OK I moved the Notebooks back inside /stripy again with b1a135d.

👍

We need numpy.distutils.core to compile fortran sources. As far as I'm aware setuptools is not capable of doing that.

Yes, you're right. But, from what I've read, I understood that importing setuptools would enhance the setup function from numpy.distutils.core. My main concern about this was not functionality, but the presence of two setup functions on the same script, what could cause problems in the future if you don't remember exactly which one you must use.

In your proposed directory restructure, you have kept litho1pt0-src in there. I was under the impression this should be moved to a separate repository under the underworldcode group. Is this still the idea? I've removed it and all associated notebooks in this pull request #31

Yes. Sorry for that, maybe I should have remove it from the structure.
My plan was to solve the notebooks location on this issue, leaving the presence of litho1pt0 for #26.
That's why I left the litho1pt0 on the proposed structure, just to make the two issues independent of each other.
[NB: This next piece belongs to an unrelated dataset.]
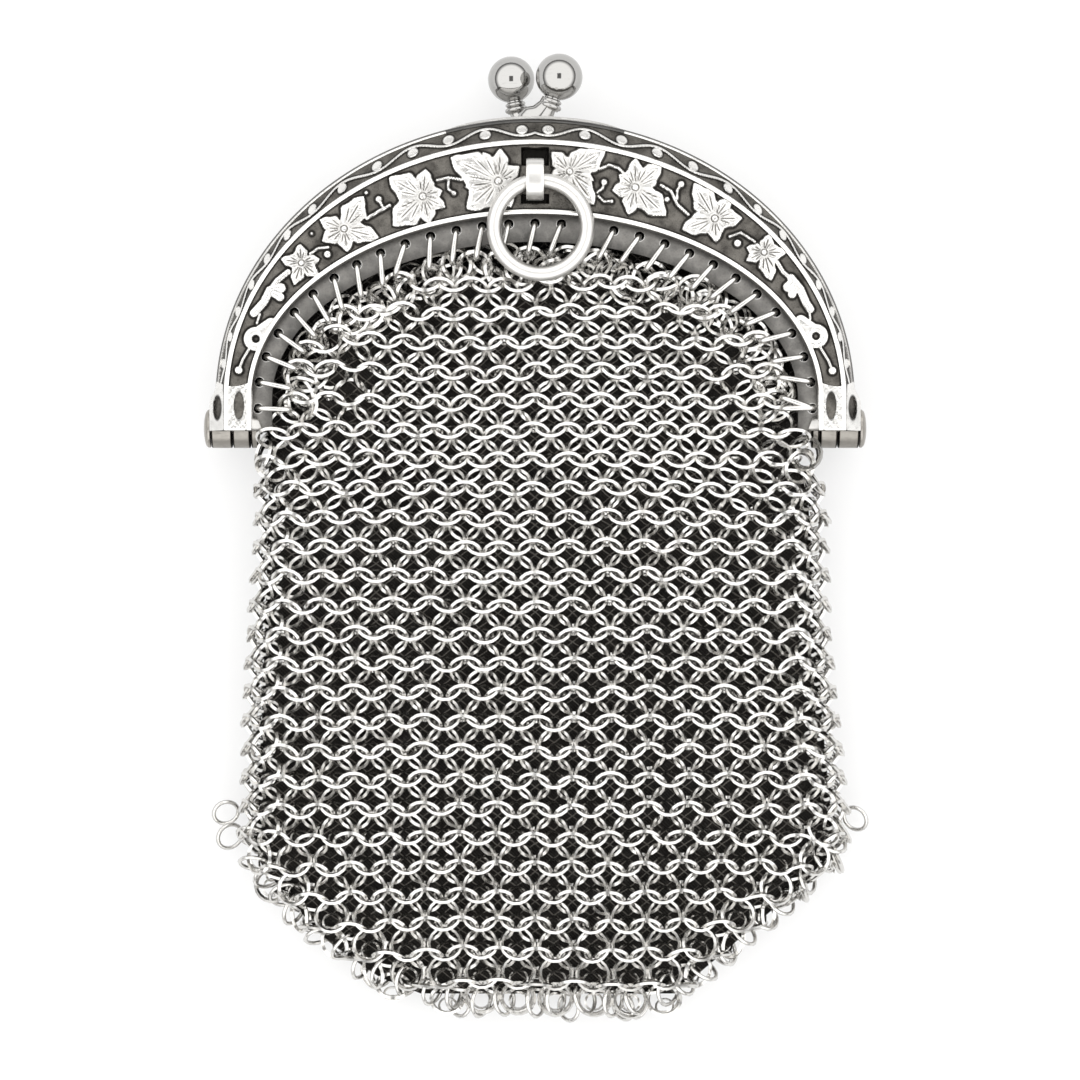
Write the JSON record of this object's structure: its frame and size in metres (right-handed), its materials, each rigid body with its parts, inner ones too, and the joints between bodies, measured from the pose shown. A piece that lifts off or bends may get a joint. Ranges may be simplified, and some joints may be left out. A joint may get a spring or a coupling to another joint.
{
  "type": "metal mesh coin purse",
  "caption": "Ring mail coin purse with a hinged arched frame, ornamented band, kiss clasp of two balls and a carrying ring.",
  "frame": {"origin": "centre of the bounding box at its base, where the purse lies on its back", "axes": "+X to the right of the face, +Y towards the clasp, +Z out of the face"},
  "size_m": [0.0666, 0.0966, 0.0143],
  "materials": {
    "frame_silver": "oxidised silver, polished on the raised parts",
    "mail_silver": "worn bright silver wire",
    "lining_cloth": "matt near-black cloth"
  },
  "bodies": {
    "purse": {"frame_front": "frame_silver", "frame_back": "frame_silver", "hinge_pin_left": "frame_silver", "hinge_pin_right": "frame_silver", "clasp_knob_left": "frame_silver", "clasp_knob_right": "frame_silver", "bail": "frame_silver", "mail_front": "mail_silver", "mail_back": "mail_silver", "lining": "lining_cloth"},
    "ring": {"carrying_ring": "frame_silver"}
  },
  "joints": [
    {"name": "ring_swing", "type": "hinge", "parent": "purse", "child": "ring", "pos_m": [0.00055, 0.0351, 0.0126], "axis": [-1, 0, 0], "range_deg": [0, 165]}
  ]
}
In placing the Notebooks within stripy, I followed a pattern that has been advocated elsewhere for distributing documentation in this form. As we have seen from trying alternatives, no choice is perfect but this one does work and it does have some precedent.

When we get to that point, it seems to be a matter of taste and we can defend that with readers of JOSS and users of the code.

I agree with that solution. Sometimes we open an issue that won't ultimately solve any problem, but make us rethink why we have designed some piece of software as it is and why it's the best solution we can find.
I think this kind of discussion make software more robust.